I have a silly sense of satisfaction whenever some theory I’d empirically made up (such as the blurb of Mediterranean weather around my home town) proves to be scientifically accurate, or at least has hard evidence pointing towards it. Daylight saving arrangements have always made me miserable and given me a sort of hangover for at least one week after they happened, and I’ve always intuitively felt that I am a much better me (if such a thing is possible at all) on days when I wake up without an alarm, irrespective of whether it’s an early or late awakening. It therefore greatly pleased me when I bumped into this article which dissects the way we handle, or should be handling our oh so precious time.
I’ve also been somewhat averse to sunscreen- obviously not on the beach under the blazing sun- but daily use of a chemical compound seemed suspicious to me, plus I have also become convinced that the fact that I am always most miserable late January to mid-February (so literally NOW) has something to do with the lack of natural sunlight. I therefore greeted these developments with a satisfied I told you so grin. This is of course a topic bound to stir storms of emotions, just as Netflix’s Marie Kondo show pitted the declutterers against the hoarders, in a neverending should I keep or should I throw debate. While I am a bit of a magpie myself, I have come to the conclusion that too many objects can indeed weigh on you both physically and emotionally, and there again seems to be some science backing this stance. I’ll close the divisive chapter of this month’s log with Christian Bale thanking Satan and concluding that all those who were horrified by it are humourless bores, plus I’m also keeping my fingers crossed for him during February’s Oscars, as I have a passionate dislike of Bohemian Rhapsody and everything connected to it on which I may elaborate further in the next installment.
Hopping over to music, the NME team has actually come up with a list that makes sense, namely one of 100 promising artists for 2019, which I’ve taken to meticulously study (currently halfway into letter G) and have found many to my liking, and then there’s a long(ish) read about Billie Eilish too, who’s also featured on the list and makes great music at an almost obscenely young age. In case you thought you’d escape some gratuitous swooning over one of my favourite bands, the answer is a confident NO and please also revel in this wonderfully summery-dreamy-candy coloured video from Troye Sivan.

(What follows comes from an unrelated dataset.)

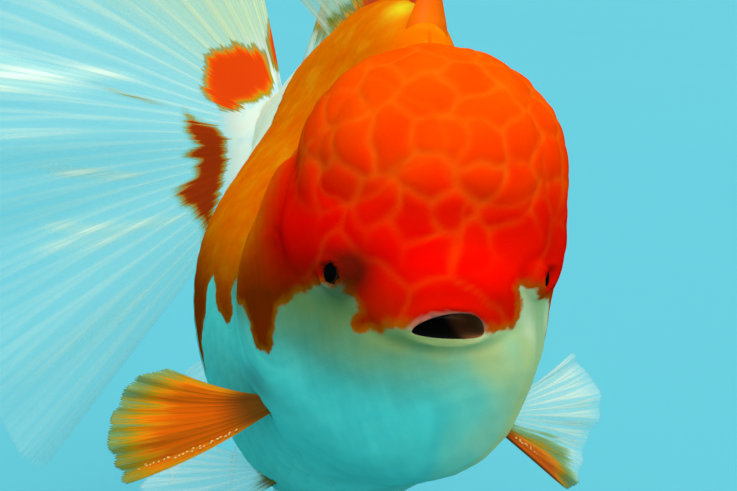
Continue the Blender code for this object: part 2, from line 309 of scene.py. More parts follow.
def cells(p, seeds, swing, seed):
    """Distance to the border between the two nearest seeds, with the seeds' reach uneven."""
    reach = np.random.default_rng(seed).uniform(-swing, swing, len(seeds))
    near = np.full((2, len(p)), 1e9)
    for s, r in zip(seeds, reach):
        d = np.sqrt(((p - s) ** 2).sum(1)) - r
        second = np.maximum(near[0], d)
        near[0] = np.minimum(near[0], d)
        near[1] = np.minimum(near[1], second)
    return near[1] - near[0]


def dome(gap, blunt, radius, power):
    """Height of a soft lobe at a distance from its groove: 0 in the groove, which is rounded by
    blunt, and 1 from the radius inwards."""
    gap = np.sqrt(np.maximum(gap, 0) ** 2 + blunt ** 2) - blunt
    return 1 - (1 - np.clip(gap / radius, 0, 1)) ** power


skin = skin_blank()
flat = points_of(skin)
x, y, z = flat.T
out = unit(slope(flat))
hood_points = flat[wen_share(flat) > 0.6]
lobe_seeds = sow(hood_points, LOBE_SPACING, 11)
fold_seeds = sow(hood_points, FOLD_SPACING, 5)
eye_out = {side: unit(np.array([side, -0.5, 0.1])) for side in (1, -1)}
eye_flank = {side: unit(np.cross(eye_out[side], np.array([0.0, 0.0, 1.0]))) for side in (1, -1)}
eye_top = {side: np.cross(eye_flank[side], eye_out[side]) for side in (1, -1)}
eye_centre = {side: skin_point((0, 12, 4.2), (side, forward, 0.12), EYE_RADIUS * 0.82)
              for side, forward in ((1, -0.5), (-1, -0.42))}


def hood_relief(p):
    """The hood's lobes at p: distance inside the hood, to the nearest groove, to the nearest
    deep fold, and how finely lobed it is there (less on the lower face)."""
    inside = wen_share(p)
    bent = p + 0.6 * np.stack([wobble(p, 6.5, s) for s in (21, 22, 23)], -1)
    groove = cells(bent, lobe_seeds, 0.7, 3)
    fold = cells(bent, fold_seeds, 1.6, 4)
    fine = ease(p[:, 2] - 0.35 * np.abs(p[:, 0]), 5, 17)
    return inside, groove, fold, fine


# the hood: small lobes on bigger bulges, with a groove along its border
inside, groove, fold, fine = hood_relief(flat)
on_hood = ease(inside, -0.5, 1.2)
lobes = dome(np.minimum(groove, 1.3 * inside + 0.6), *LOBE_DOME)
bulges = dome(fold, *BULGE_DOME)
rise = on_hood * (SKIN_DEPTH + LOBE_RELIEF * (0.1 + 0.9 * fine) * (lobes - 1) + BULGE_RELIEF * (bulges - 0.7))
rise -= SKIN_DEPTH + HOOD_GROOVE * swell(inside, 0, 0.9) * ease(y, 8, 14) * ease(z, 10, 24)
rise = soften(skin, rise, 4)

# the face: the lips' rim, with the crease and the dimple of the chin below it
face_front = 1 - ease(y, 3, 8)
mouth_x, mouth_z = x - MOUTH_MIDDLE[0], z - MOUTH_MIDDLE[1]
ring = np.hypot(mouth_x / (MOUTH_HALF + 0.6), mouth_z / np.where(mouth_z > 0, LIP_RISE + 0.5, LIP_DROP + 0.8))
rise += face_front * LIP_RIM * swell(ring, 1.05, 0.22)
rise -= face_front * CHIN_CREASE * swell(ring, 1.75, 0.25) * ease(-z, 0, 3)
rise -= face_front * CHIN_DIMPLE * swell(x, -0.8, 1.3) * swell(z, -4.2, 0.6)

# the gill covers: a swollen rim with a groove behind it, and a faint ring round the cheek
for side in (1, -1):
    on_side = side * x > 0
    cover = ellipsoid(flat, (side * GILL[0][0], *GILL[0][1:]), GILL[1])
    rim = 0.5 * ease(-cover, 0, 2.5) * (1 - ease(-cover, 4, 9)) - GILL_GROOVE * swell(cover, 0.5, 0.7)
    rise += rim * on_side * ease(y, 20, 30) * (0.35 + 0.65 * ease(z, -14, 0))
    cheek = ellipsoid(flat, (side * 24.0, 20.0, -2.0), (9, 9.5, 11))
    rise -= CHEEK_GROOVE * swell(cheek, 0, 0.6) * on_side * ease(y, 12, 18)

# soft flesh is never quite even: broad swells on the hood, small ones elsewhere, and hardly any
# where the scales lie
bare = (1 - on_hood) * (1 - 0.85 * ease(y, 34, 42))
rise += bare * (0.12 * wobble(flat, 7, 31) + 0.05 * wobble(flat, 2.6, 32))
rise += on_hood * 0.22 * wobble(flat, 11, 33)
p = flat + rise[:, None] * out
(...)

Moving on to the photography section, here are some atmospheric snaps from the Ozarks (I always loved the way the name Ozark sounded and was terribly disappointed by how much the series with the same named bored me), a poignant and personal insight into recent history by Koen Wessing, a visual inventory of structures we build to keep each other away and National Geographic making me totally infatuated with the idea of visiting the Greek island of Amorgos, home to one nun and a number of scenes from my first great film crush, Le grand bleu (the title in French an organic part of its charm).
The bits and bobs section contains some Japanese firework sketches, a very knowledgeable man talking in a very compelling manner about the compelling subject of beer, thus becoming my role model at efficient beer snobbery, an instagram profile with inventive Pantone colours, an analysis of how The Egg conquered the world and the section’s crown jewel,the kind of inconsequential news item I absolutely adore, this time around, the giant scandal engulfing the world of pétanque, which seemed to me such a sedate affair when I photographed some people dedicating themselves to this magnetic sport in the Luxembourg gardens.
Somewhat surprisingly, this month has only two literary themed entries, namely writing advice from Haruki Murakami (speaking of Murakami, one of his short stories inspired the brilliant Korean film Burning, highly recommended as opposed to most of the Oscar fodder circulating these days) and an informative piece about one of my prominent literary villains, Count Vronsky (the bastard kills the horse, the novel lost me right there) whose real-life inspiration seems to have extensively pottered around Serbia. Thus sliding into the travel/architecture topic, a piece about Helsinki’s central library, which looks fairly stunning, a list of great opera houses around the world (my remarks: the buildings may be spectacular, but opera gives me the hives, so I mostly use operas all over the world as landmarks for orienteering around the city. Also, the Scala is ridiculously underwhelming), an ode to Bauhaus plus five Bauhaus inspired designs (Bauhaus turns 100 this year and may well be one of my favourite architectural movements, so you’ll hear a lot more about it in the future, until then, in some shameless self promotion, here’s our piece on Bauhaus in Újlipótváros). Finally, this here list of best European cities is from 2014, so it could even be considered dated, had Vienna not been chosen as the world’s most livable last year as well. And Vienna is also an excuse for this White Lies video, given that I’ll be seeing them at the Ottakringer Brauerei in early March.
Wintry procrastination, and a bout of the compulsory seasonal viral infection also meant that I did not get to do much exploring round the city, bar one incidental walk in Városliget, which resulted in the below feeble attempts at photography. Finally, the soundtrack for this piece was provided mainly by three artists with new albums out this month: James Blake’s Assume Form, William Tyler’s Go West and Sharon Van Etten’s Remind Me Tomorrow.